A plot hole is a logic fail in your storyline. A plot hole, or plot error, is an inconsistency or gap that counters the logic in a story’s plot. 

For example, In a mystery, the victim was murdered on a stormy day. One of the suspects says he was out taking a walk, and yet there is no evidence of muddy shoes, wet clothing, or anything else that demonstrates the truth of the statement. 

Plot holes can occur in the main plot and also in subplots. 

The problem with plot holes, is they take the reader out of the story. Fiction readers go into the story world and suspend their disbelief. But the plot holes jar them out of the story and make them question the entire story. You don’t want that to happen in your story.

How to Spot and Fix Plot Holes

Finding plot holes is an important aspect of editing. As a writer, you want to tie up loose ends and plug up those holes to give your reader a smooth reading experience.

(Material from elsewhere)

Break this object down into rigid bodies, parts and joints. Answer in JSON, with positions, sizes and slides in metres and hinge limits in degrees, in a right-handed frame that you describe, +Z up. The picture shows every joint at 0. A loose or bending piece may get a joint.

Here are some common plot hole errors you may find as you go through your first edit.

  • A character’s personality suddenly changes
  • A secondary character has an issue or trouble, but it’s not resolved in your story
  • Illogical events. For example, a character flies to France from California and meets a woman in a bar later the same morning. A character with financial difficulties wins the lottery 
  • A character forgets an important detail they knew earlier in the story

Only you know the logic of your story. But because a novel is long it’s hard to spot the inconsistencies while you are writing. When you put aside the story for a couple of weeks and then read to edit, you approach your story with a critical eye—the eye of the reader.

Tips for Finding Plot Holes

As you read your story be on the alert for plot holes which you can remedy in your revision. To find plot holes you are looking for inconsistencies and loose story threads.

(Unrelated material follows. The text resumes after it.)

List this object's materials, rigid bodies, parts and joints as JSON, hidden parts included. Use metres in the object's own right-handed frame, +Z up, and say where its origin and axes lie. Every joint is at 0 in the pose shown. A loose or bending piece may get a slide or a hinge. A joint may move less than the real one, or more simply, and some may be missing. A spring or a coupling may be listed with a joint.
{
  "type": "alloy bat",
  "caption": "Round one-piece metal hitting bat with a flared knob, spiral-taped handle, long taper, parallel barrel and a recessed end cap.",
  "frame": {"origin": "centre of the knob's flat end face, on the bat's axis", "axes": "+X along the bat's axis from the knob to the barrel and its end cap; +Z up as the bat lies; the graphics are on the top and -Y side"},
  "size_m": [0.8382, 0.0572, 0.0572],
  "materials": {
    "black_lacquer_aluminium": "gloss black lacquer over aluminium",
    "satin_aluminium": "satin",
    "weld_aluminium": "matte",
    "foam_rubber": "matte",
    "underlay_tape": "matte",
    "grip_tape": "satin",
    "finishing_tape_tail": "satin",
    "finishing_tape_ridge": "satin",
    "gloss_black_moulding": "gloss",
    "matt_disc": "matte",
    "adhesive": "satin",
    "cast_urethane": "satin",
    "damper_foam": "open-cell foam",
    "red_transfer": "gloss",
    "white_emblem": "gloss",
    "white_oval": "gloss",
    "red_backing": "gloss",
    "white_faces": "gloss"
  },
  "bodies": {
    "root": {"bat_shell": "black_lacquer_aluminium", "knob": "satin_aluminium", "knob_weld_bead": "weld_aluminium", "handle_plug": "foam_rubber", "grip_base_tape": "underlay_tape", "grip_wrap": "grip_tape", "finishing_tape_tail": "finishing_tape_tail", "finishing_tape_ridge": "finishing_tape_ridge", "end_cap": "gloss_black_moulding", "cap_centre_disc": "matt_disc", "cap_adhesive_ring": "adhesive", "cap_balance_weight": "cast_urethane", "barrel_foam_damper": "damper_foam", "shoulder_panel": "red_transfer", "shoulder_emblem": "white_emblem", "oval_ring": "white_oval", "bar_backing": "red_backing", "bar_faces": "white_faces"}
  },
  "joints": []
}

  • Remain objective. The best practice of putting your manuscript aside and approaching with fresh eyes helps you maintain objectivity.
  • Follow your characters. As you read, make sure that each character is consistent within the story and uniform in character.
  • Create a story timeline. Make a list of chapters and major events in the chapter. Make sure the sequence of events makes sense: days, months, years, or even morning to evening. Note the characters present in the chapter. PRO TIP: You may have done this in a story outline before writing, but because things change as you write, get the real-time details of the story as it now exists.
  • Examine your plot. Question the plot logic. Has a journey or question gone unanswered? Has a character made choices or said something that does not fit their personality? 
  • Check your subplots. Follow each one from beginning to end. Make sure all of them are complete. 
  • Keep revision notes. They may open up threads that create new plot holes.
  • Hire a professional editor. If cost is a concern, ask a fellow writer to read your novel or suggest an exchange.

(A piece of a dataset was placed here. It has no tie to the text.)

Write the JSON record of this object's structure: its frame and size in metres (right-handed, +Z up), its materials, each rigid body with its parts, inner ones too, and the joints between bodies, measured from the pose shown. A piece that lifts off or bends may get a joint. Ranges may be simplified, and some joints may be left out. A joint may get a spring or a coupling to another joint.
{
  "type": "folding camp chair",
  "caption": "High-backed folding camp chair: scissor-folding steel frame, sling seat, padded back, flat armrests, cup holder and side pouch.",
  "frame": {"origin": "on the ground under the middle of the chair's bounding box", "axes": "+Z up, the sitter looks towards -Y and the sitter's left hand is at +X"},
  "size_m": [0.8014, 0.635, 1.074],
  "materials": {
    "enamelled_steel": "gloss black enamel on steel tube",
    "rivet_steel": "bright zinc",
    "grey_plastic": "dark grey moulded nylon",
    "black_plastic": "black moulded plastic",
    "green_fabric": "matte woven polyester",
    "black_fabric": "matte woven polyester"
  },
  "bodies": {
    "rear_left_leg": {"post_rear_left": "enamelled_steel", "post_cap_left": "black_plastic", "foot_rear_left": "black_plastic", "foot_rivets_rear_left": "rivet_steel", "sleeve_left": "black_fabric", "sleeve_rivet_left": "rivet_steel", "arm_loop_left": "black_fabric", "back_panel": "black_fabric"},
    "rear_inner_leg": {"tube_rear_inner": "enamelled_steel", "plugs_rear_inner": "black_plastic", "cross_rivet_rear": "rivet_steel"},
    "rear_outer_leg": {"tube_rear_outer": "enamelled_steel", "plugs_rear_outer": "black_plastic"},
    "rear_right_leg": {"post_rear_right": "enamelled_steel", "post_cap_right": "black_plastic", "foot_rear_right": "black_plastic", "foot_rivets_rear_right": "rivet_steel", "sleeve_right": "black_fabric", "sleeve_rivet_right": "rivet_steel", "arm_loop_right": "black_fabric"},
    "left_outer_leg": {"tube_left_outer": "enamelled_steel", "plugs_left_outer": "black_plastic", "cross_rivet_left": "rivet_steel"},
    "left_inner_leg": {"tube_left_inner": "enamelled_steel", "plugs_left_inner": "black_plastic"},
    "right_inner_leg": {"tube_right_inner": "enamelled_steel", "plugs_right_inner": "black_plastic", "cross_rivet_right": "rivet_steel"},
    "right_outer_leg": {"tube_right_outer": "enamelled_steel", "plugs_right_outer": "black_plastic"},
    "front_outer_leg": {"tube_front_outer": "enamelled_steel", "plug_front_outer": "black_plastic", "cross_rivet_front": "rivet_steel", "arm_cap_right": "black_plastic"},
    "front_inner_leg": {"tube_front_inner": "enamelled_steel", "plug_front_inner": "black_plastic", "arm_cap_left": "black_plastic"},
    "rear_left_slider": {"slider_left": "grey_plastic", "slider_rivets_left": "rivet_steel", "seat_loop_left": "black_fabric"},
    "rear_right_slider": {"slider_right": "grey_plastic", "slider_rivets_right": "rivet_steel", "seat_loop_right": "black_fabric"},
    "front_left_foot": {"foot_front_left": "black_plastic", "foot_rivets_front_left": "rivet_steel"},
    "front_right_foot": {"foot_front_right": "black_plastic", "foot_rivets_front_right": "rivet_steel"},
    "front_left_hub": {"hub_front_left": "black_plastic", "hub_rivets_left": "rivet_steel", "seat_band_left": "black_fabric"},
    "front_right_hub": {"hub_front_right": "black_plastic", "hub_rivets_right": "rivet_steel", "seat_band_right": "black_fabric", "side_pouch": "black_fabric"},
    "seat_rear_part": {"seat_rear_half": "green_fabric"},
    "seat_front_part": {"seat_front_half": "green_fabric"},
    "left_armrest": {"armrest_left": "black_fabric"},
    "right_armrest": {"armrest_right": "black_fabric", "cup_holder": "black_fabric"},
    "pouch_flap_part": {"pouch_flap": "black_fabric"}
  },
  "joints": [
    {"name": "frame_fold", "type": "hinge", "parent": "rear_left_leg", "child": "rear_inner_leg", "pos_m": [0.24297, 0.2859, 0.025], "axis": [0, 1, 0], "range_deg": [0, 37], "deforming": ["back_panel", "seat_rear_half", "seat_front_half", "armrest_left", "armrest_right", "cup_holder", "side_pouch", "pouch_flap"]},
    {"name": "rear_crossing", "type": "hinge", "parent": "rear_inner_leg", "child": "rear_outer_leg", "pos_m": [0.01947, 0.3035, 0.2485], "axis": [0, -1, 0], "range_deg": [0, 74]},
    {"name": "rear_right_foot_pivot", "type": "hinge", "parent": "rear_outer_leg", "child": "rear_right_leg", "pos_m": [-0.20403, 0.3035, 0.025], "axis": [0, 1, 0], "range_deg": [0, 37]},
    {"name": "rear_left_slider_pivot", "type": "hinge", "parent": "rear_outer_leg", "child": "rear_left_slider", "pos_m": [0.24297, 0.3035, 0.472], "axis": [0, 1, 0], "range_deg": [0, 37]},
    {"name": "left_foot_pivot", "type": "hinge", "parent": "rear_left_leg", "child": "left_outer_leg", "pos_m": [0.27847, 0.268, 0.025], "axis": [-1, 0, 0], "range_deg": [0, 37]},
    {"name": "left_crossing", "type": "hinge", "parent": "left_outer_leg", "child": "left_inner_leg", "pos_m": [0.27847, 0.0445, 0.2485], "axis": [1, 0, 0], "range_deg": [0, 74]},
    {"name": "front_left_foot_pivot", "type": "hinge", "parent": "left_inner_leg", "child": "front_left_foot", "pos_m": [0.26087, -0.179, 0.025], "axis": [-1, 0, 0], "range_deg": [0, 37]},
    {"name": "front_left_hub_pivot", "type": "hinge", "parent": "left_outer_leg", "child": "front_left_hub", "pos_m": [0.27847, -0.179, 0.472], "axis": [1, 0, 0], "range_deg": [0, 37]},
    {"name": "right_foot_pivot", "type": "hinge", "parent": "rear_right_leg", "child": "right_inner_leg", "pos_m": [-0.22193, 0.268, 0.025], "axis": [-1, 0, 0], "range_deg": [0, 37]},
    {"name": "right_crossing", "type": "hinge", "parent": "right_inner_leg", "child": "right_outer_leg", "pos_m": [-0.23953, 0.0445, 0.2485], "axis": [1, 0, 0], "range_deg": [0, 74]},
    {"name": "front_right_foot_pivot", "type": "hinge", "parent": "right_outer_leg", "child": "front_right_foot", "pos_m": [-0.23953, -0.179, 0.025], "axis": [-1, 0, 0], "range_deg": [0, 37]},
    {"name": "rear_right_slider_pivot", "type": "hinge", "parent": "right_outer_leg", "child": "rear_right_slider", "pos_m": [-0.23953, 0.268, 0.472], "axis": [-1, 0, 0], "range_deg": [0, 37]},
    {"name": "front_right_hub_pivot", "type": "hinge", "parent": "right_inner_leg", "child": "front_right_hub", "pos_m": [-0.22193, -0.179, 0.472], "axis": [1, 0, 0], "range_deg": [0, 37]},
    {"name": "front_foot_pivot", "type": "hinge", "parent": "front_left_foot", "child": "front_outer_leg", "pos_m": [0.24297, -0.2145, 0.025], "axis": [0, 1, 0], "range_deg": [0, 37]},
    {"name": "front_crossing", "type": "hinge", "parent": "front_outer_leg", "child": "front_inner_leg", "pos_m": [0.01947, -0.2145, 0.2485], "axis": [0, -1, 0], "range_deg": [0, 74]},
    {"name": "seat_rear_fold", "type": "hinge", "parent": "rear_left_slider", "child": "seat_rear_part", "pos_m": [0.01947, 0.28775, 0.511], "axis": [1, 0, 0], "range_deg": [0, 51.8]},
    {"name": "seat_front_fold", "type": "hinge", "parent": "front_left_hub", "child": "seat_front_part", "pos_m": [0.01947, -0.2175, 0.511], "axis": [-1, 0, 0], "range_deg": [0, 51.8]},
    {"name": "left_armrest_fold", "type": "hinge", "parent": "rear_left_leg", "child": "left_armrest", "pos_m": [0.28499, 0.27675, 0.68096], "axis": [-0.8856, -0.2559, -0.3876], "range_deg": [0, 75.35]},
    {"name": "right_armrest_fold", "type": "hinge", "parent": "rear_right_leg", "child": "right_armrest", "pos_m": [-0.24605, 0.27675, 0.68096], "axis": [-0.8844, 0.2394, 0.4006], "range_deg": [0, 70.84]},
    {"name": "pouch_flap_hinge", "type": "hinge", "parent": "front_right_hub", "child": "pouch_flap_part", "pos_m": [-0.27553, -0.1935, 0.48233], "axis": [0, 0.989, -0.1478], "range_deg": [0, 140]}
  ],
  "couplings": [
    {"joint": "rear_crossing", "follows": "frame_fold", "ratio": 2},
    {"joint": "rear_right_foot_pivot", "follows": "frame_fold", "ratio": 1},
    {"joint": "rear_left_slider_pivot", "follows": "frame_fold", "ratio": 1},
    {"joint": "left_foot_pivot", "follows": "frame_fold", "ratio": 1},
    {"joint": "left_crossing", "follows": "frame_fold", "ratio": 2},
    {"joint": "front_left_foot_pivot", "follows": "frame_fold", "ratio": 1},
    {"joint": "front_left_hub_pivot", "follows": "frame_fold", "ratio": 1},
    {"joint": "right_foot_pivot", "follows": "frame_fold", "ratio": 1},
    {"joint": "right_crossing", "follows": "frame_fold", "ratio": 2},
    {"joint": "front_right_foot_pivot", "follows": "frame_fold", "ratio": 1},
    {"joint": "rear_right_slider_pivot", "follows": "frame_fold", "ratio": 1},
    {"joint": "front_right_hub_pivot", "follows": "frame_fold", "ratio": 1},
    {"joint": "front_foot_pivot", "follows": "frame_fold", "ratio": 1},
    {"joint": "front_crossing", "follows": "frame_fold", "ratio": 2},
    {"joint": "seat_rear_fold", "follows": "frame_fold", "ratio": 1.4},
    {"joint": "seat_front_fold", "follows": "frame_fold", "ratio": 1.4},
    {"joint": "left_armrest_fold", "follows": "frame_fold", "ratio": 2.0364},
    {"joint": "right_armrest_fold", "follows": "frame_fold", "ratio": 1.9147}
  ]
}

Tips for Fixing Plot Holes

Once you discover a plot hole you have to make a decision about how to fix it. Sometimes it’s as simple as deleting a sentence. Or replace it with one that makes sense within the story. But, often a plot hole is part of a story thread woven into the story. 

Revision decisions are tough. Here are some ideas for reworking the story to eliminate the story logic failure.

  • Rewrite an inconsistency to fit the story. For example, give the suspect who went for a walk in the storm muddy shoes and/or a damp jacket.
  • Make the implausible plausible. If a character is acting out of character, rewrite the scene to fit the character actions and speech with their overall character portrayal and role in the story.
  • Examine the character. What do they want? What is their goal? What is their plan? 
  • Rethink the scene or thread. Your first idea is not always the best idea.
  • Go back to your original outline to check where the story goes off track. 
  • Read the story as a reader. What would trip you up?

Once you’ve identified the plot holes and considered ways to fix them, rewrite the sections that need change to make the story coherent.

Aim For Consistency

A solid story outline before you write can help you avoid many plot holes. If you are a pantser, you’ll need to read your story carefully to find inconsistencies. 

A strong, detailed character background for each character helps keep actions consistent within the story. 

As you read your novel, read as a reader. It’s a mind trick to approach the story as though you know nothing. You’ll discover the places where the story may not make sense. These are the spots you need to fix. 

A professional editor has no emotional attachment to your story. An objective read by an editor is a sound investment in creating a story that flows.